Task instructions |
Every line must be returned precisely as it is written.

Records that describe objects
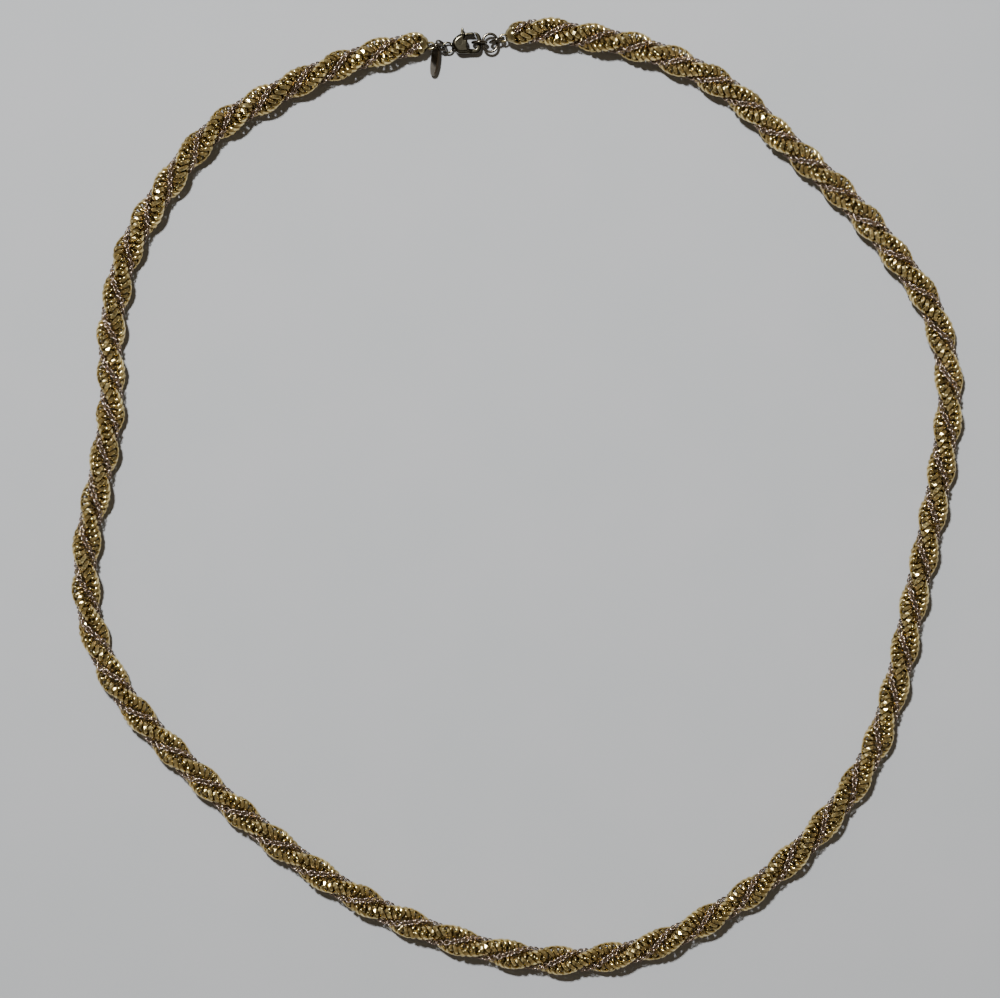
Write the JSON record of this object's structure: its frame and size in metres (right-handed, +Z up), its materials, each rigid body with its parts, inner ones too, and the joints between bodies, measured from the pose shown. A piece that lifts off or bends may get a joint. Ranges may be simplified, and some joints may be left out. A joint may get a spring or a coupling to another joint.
{
  "type": "rope chain necklace",
  "caption": "Twisted rope chain necklace of thick and fine strands, fastened with a lobster clasp and lying in an open oval loop.",
  "frame": {"origin": "middle of the loop's outline, on the surface that it lies on", "axes": "+Z up out of the surface, +Y from the middle of the loop towards the clasp, +X to the right seen from above"},
  "size_m": [0.1928, 0.207, 0.0065],
  "materials": {
    "gold_strand": "polished yellow gold tone with darker gaps",
    "rose_grey_strand": "fine links in a pinkish grey tone",
    "gold_cap": "smooth solder, bright",
    "aged_brass": "dulled brass wire",
    "dark_brass": "dulled cast brass"
  },
  "bodies": {
    "necklace": {"strand_thick_a": "gold_strand", "strand_thick_b": "gold_strand", "strand_fine_a": "rose_grey_strand", "strand_fine_b": "rose_grey_strand", "end_cap_left": "gold_cap", "end_cap_right": "gold_cap", "tag_ring": "aged_brass", "hang_tag": "aged_brass", "slant_ring": "aged_brass", "clasp_body": "dark_brass", "clasp_rivet": "aged_brass", "hook_ring": "aged_brass", "oval_ring": "aged_brass", "cap_ring": "aged_brass"},
    "lever": {"clasp_lever": "dark_brass"}
  },
  "joints": [
    {"name": "lever_turn", "type": "hinge", "parent": "necklace", "child": "lever", "pos_m": [-0.01246, 0.09811, 0.00145], "axis": [0, 0, -1], "range_deg": [0, 16], "stiffness_Nm_per_rad": 0.002, "springref_deg": -28.65}
  ]
}
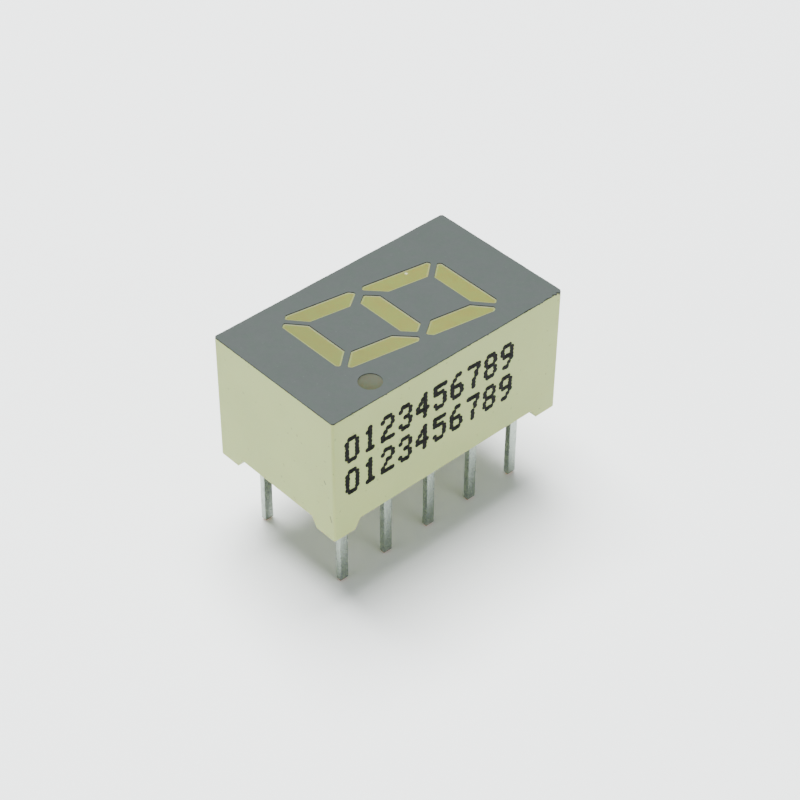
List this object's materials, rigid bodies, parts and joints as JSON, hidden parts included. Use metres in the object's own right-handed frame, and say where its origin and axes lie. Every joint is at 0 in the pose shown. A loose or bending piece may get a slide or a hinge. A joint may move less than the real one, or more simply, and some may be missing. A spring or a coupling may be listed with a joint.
{
  "type": "seven segment display",
  "caption": "Single-digit light emitting display with a slanted seven segment digit, a round decimal point, a grey face, a pale moulded body and two rows of pins.",
  "frame": {"origin": "centre of the pin grid in the plane of the pin tips, which is the bottom centre of the whole part", "axes": "+X to the digit's right, +Y to the digit's top, +Z out of the printed face"},
  "size_m": [0.0074, 0.013, 0.0105],
  "materials": {
    "moulding": "satin pale green-cream moulded plastic",
    "face_ink": "matt grey printed coat",
    "resin": "diffusing olive-cream cast resin",
    "laminate": "glass-cloth laminate",
    "copper": "gold-flashed copper",
    "die": "sawn semiconductor crystal",
    "glue": "silver-filled glue",
    "wire": "drawn gold",
    "pin": "bright tinned",
    "solder": "bright solder"
  },
  "bodies": {
    "root": {"housing": "moulding", "face_coat": "face_ink", "resin": "resin", "circuit_board": "laminate", "copper": "copper", "die_a": "die", "die_b": "die", "die_c": "die", "die_d": "die", "die_e": "die", "die_f": "die", "die_g": "die", "die_point": "die", "die_glue_a": "glue", "die_glue_b": "glue", "die_glue_c": "glue", "die_glue_d": "glue", "die_glue_e": "glue", "die_glue_f": "glue", "die_glue_g": "glue", "die_glue_point": "glue", "bond_wire_a": "wire", "bond_wire_b": "wire", "bond_wire_c": "wire", "bond_wire_d": "wire", "bond_wire_e": "wire", "bond_wire_f": "wire", "bond_wire_g": "wire", "bond_wire_point": "wire", "pin_1": "pin", "pin_2": "pin", "pin_3": "pin", "pin_4": "pin", "pin_5": "pin", "pin_6": "pin", "pin_7": "pin", "pin_8": "pin", "pin_9": "pin", "pin_10": "pin", "solder_1": "solder", "solder_2": "solder", "solder_3": "solder", "solder_4": "solder", "solder_5": "solder", "solder_6": "solder", "solder_7": "solder", "solder_8": "solder", "solder_9": "solder", "solder_10": "solder"}
  },
  "joints": []
}
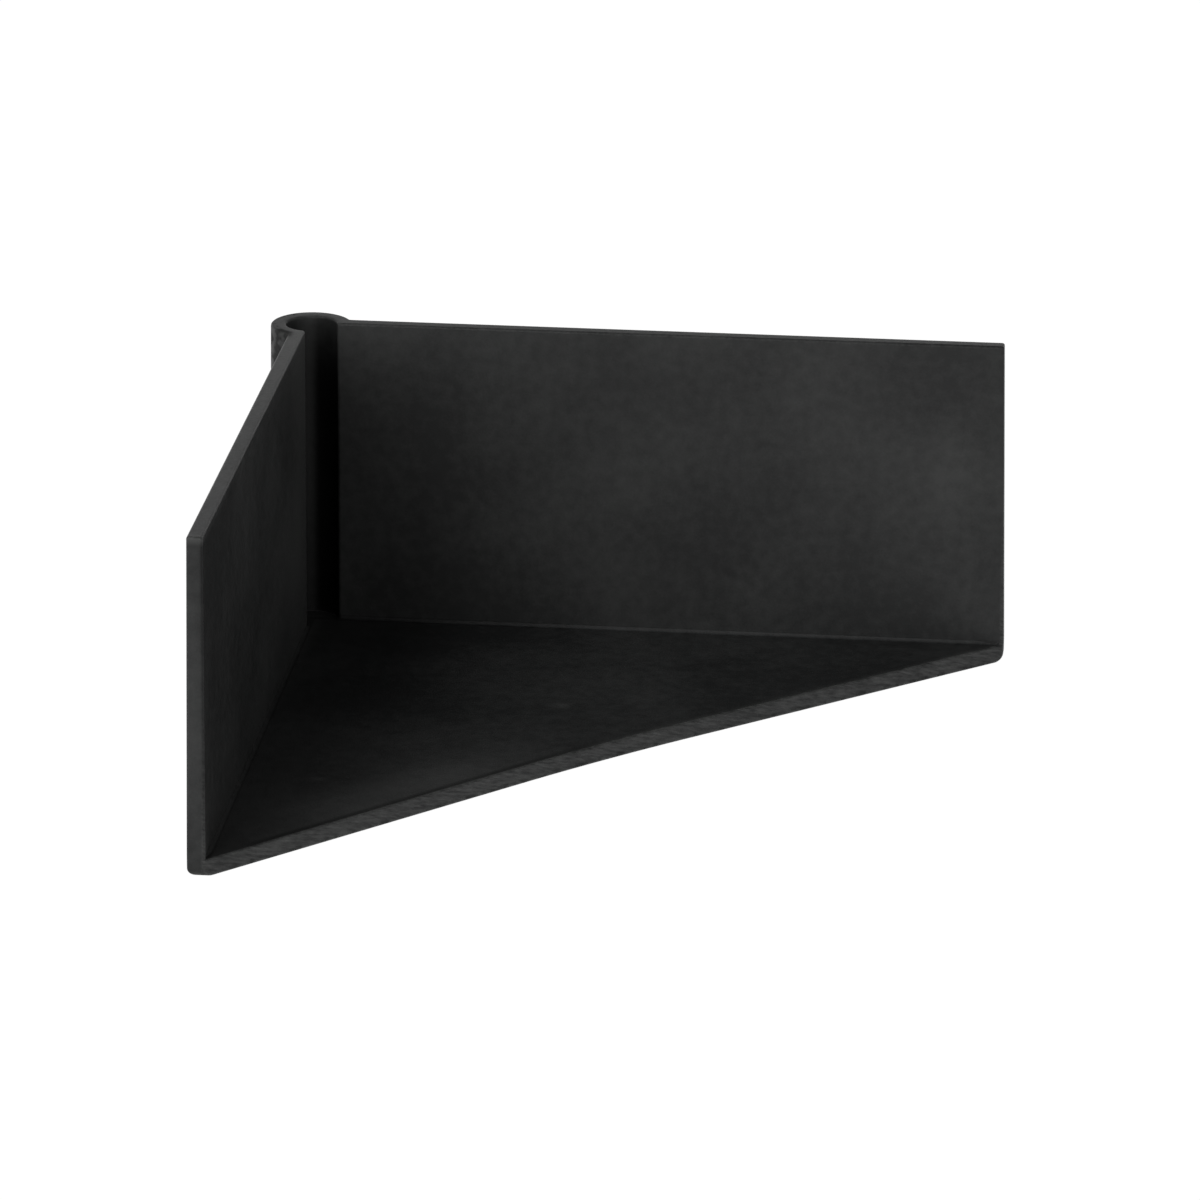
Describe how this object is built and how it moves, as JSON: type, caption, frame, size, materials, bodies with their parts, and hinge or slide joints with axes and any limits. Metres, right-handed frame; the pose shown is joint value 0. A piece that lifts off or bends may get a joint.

Completed exercise |
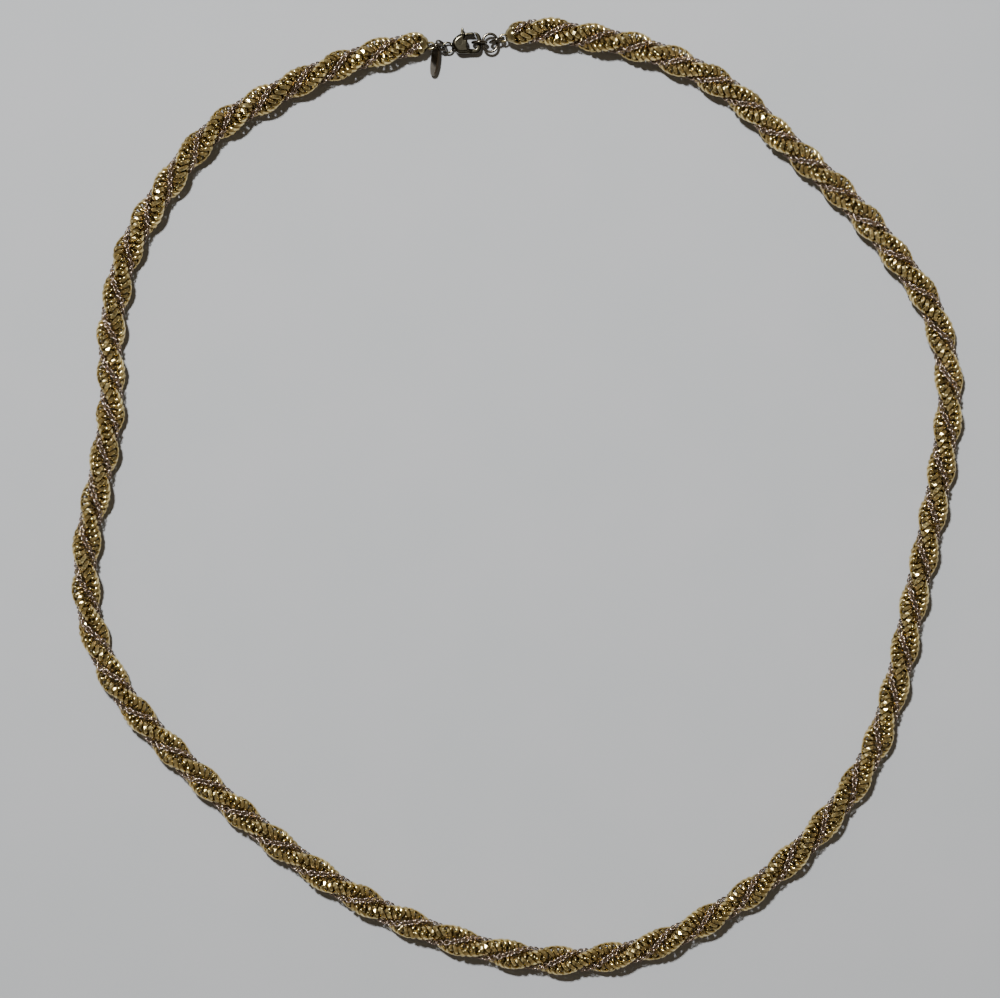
Write the JSON record of this object's structure: its frame and size in metres (right-handed, +Z up), its materials, each rigid body with its parts, inner ones too, and the joints between bodies, measured from the pose shown. A piece that lifts off or bends may get a joint. Ranges may be simplified, and some joints may be left out. A joint may get a spring or a coupling to another joint.
{
  "type": "rope chain necklace",
  "caption": "Twisted rope chain necklace of thick and fine strands, fastened with a lobster clasp and lying in an open oval loop.",
  "frame": {"origin": "middle of the loop's outline, on the surface that it lies on", "axes": "+Z up out of the surface, +Y from the middle of the loop towards the clasp, +X to the right seen from above"},
  "size_m": [0.1928, 0.207, 0.0065],
  "materials": {
    "gold_strand": "polished yellow gold tone with darker gaps",
    "rose_grey_strand": "fine links in a pinkish grey tone",
    "gold_cap": "smooth solder, bright",
    "aged_brass": "dulled brass wire",
    "dark_brass": "dulled cast brass"
  },
  "bodies": {
    "necklace": {"strand_thick_a": "gold_strand", "strand_thick_b": "gold_strand", "strand_fine_a": "rose_grey_strand", "strand_fine_b": "rose_grey_strand", "end_cap_left": "gold_cap", "end_cap_right": "gold_cap", "tag_ring": "aged_brass", "hang_tag": "aged_brass", "slant_ring": "aged_brass", "clasp_body": "dark_brass", "clasp_rivet": "aged_brass", "hook_ring": "aged_brass", "oval_ring": "aged_brass", "cap_ring": "aged_brass"},
    "lever": {"clasp_lever": "dark_brass"}
  },
  "joints": [
    {"name": "lever_turn", "type": "hinge", "parent": "necklace", "child": "lever", "pos_m": [-0.01246, 0.09811, 0.00145], "axis": [0, 0, -1], "range_deg": [0, 16], "stiffness_Nm_per_rad": 0.002, "springref_deg": -28.65}
  ]
}
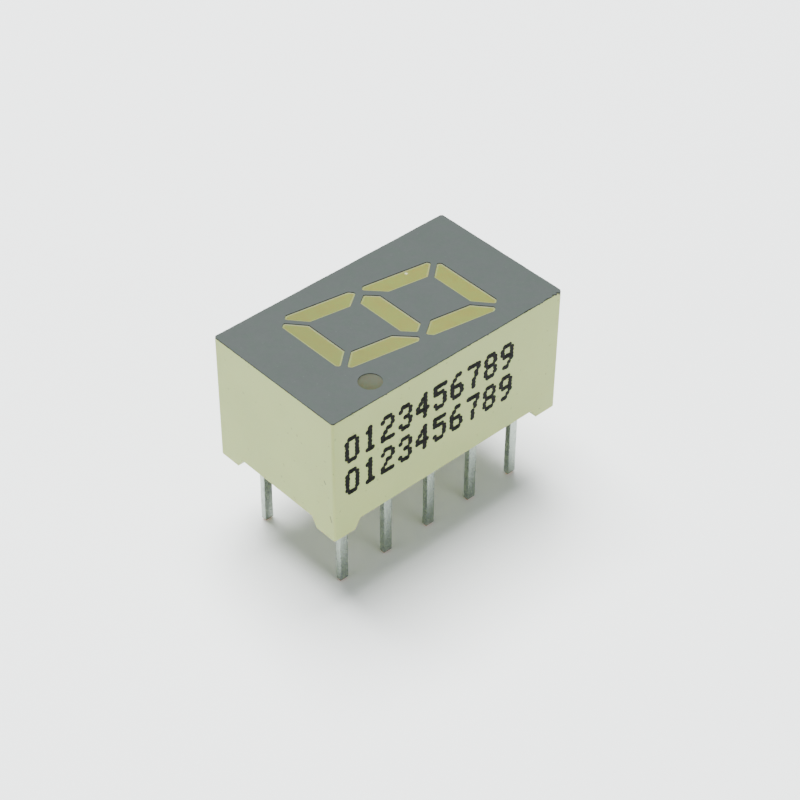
List this object's materials, rigid bodies, parts and joints as JSON, hidden parts included. Use metres in the object's own right-handed frame, and say where its origin and axes lie. Every joint is at 0 in the pose shown. A loose or bending piece may get a slide or a hinge. A joint may move less than the real one, or more simply, and some may be missing. A spring or a coupling may be listed with a joint.
{
  "type": "seven segment display",
  "caption": "Single-digit light emitting display with a slanted seven segment digit, a round decimal point, a grey face, a pale moulded body and two rows of pins.",
  "frame": {"origin": "centre of the pin grid in the plane of the pin tips, which is the bottom centre of the whole part", "axes": "+X to the digit's right, +Y to the digit's top, +Z out of the printed face"},
  "size_m": [0.0074, 0.013, 0.0105],
  "materials": {
    "moulding": "satin pale green-cream moulded plastic",
    "face_ink": "matt grey printed coat",
    "resin": "diffusing olive-cream cast resin",
    "laminate": "glass-cloth laminate",
    "copper": "gold-flashed copper",
    "die": "sawn semiconductor crystal",
    "glue": "silver-filled glue",
    "wire": "drawn gold",
    "pin": "bright tinned",
    "solder": "bright solder"
  },
  "bodies": {
    "root": {"housing": "moulding", "face_coat": "face_ink", "resin": "resin", "circuit_board": "laminate", "copper": "copper", "die_a": "die", "die_b": "die", "die_c": "die", "die_d": "die", "die_e": "die", "die_f": "die", "die_g": "die", "die_point": "die", "die_glue_a": "glue", "die_glue_b": "glue", "die_glue_c": "glue", "die_glue_d": "glue", "die_glue_e": "glue", "die_glue_f": "glue", "die_glue_g": "glue", "die_glue_point": "glue", "bond_wire_a": "wire", "bond_wire_b": "wire", "bond_wire_c": "wire", "bond_wire_d": "wire", "bond_wire_e": "wire", "bond_wire_f": "wire", "bond_wire_g": "wire", "bond_wire_point": "wire", "pin_1": "pin", "pin_2": "pin", "pin_3": "pin", "pin_4": "pin", "pin_5": "pin", "pin_6": "pin", "pin_7": "pin", "pin_8": "pin", "pin_9": "pin", "pin_10": "pin", "solder_1": "solder", "solder_2": "solder", "solder_3": "solder", "solder_4": "solder", "solder_5": "solder", "solder_6": "solder", "solder_7": "solder", "solder_8": "solder", "solder_9": "solder", "solder_10": "solder"}
  },
  "joints": []
}
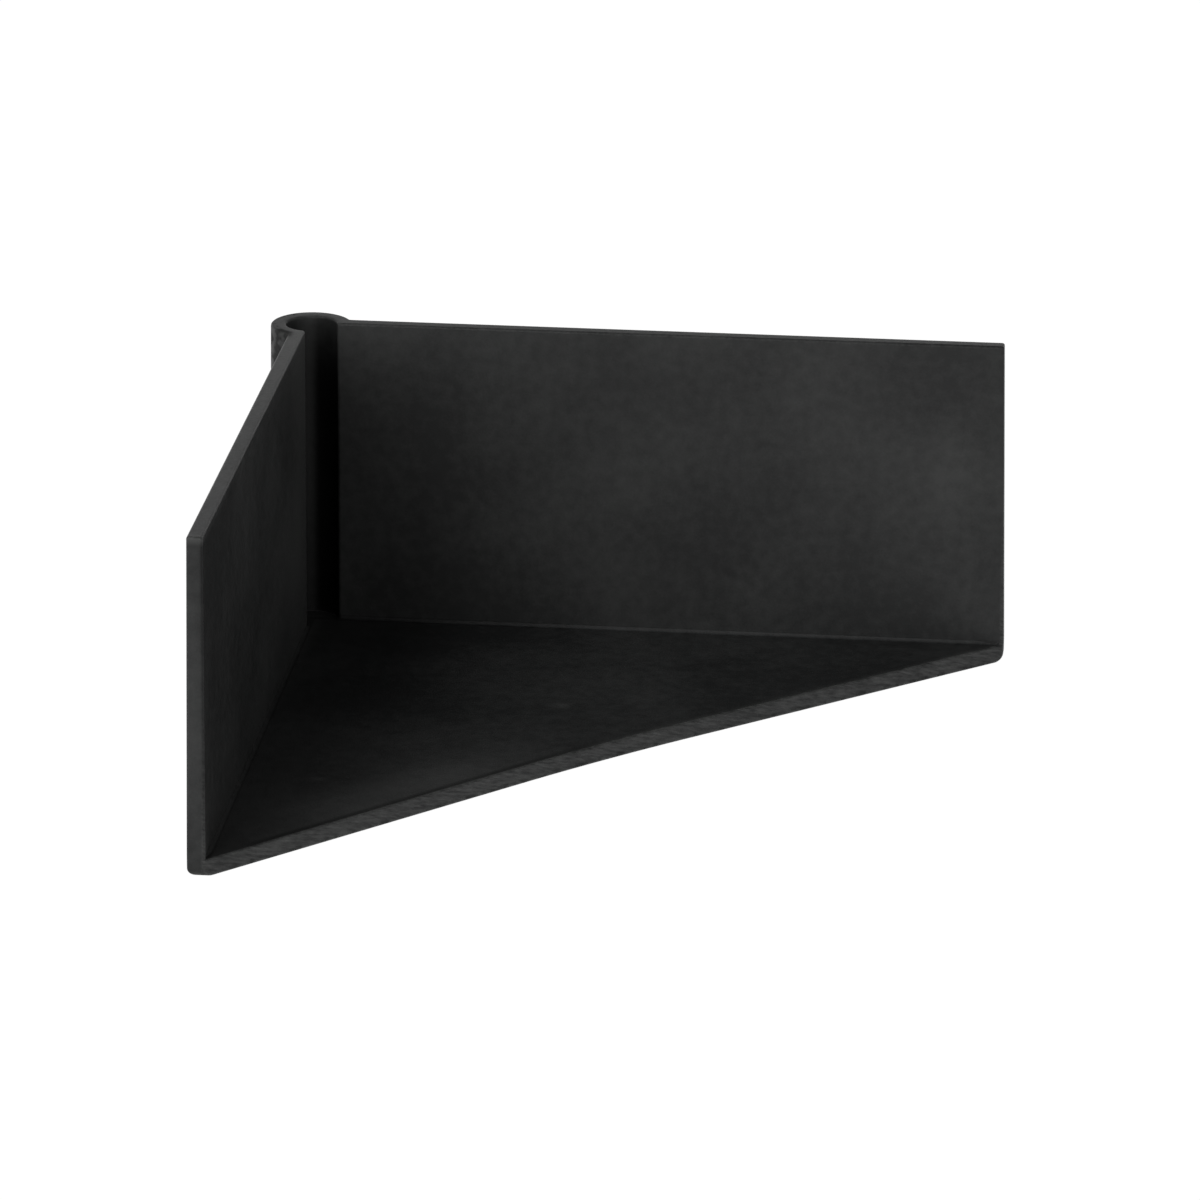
Describe how this object is built and how it moves, as JSON: type, caption, frame, size, materials, bodies with their parts, and hinge or slide joints with axes and any limits. Metres, right-handed frame; the pose shown is joint value 0. A piece that lifts off or bends may get a joint.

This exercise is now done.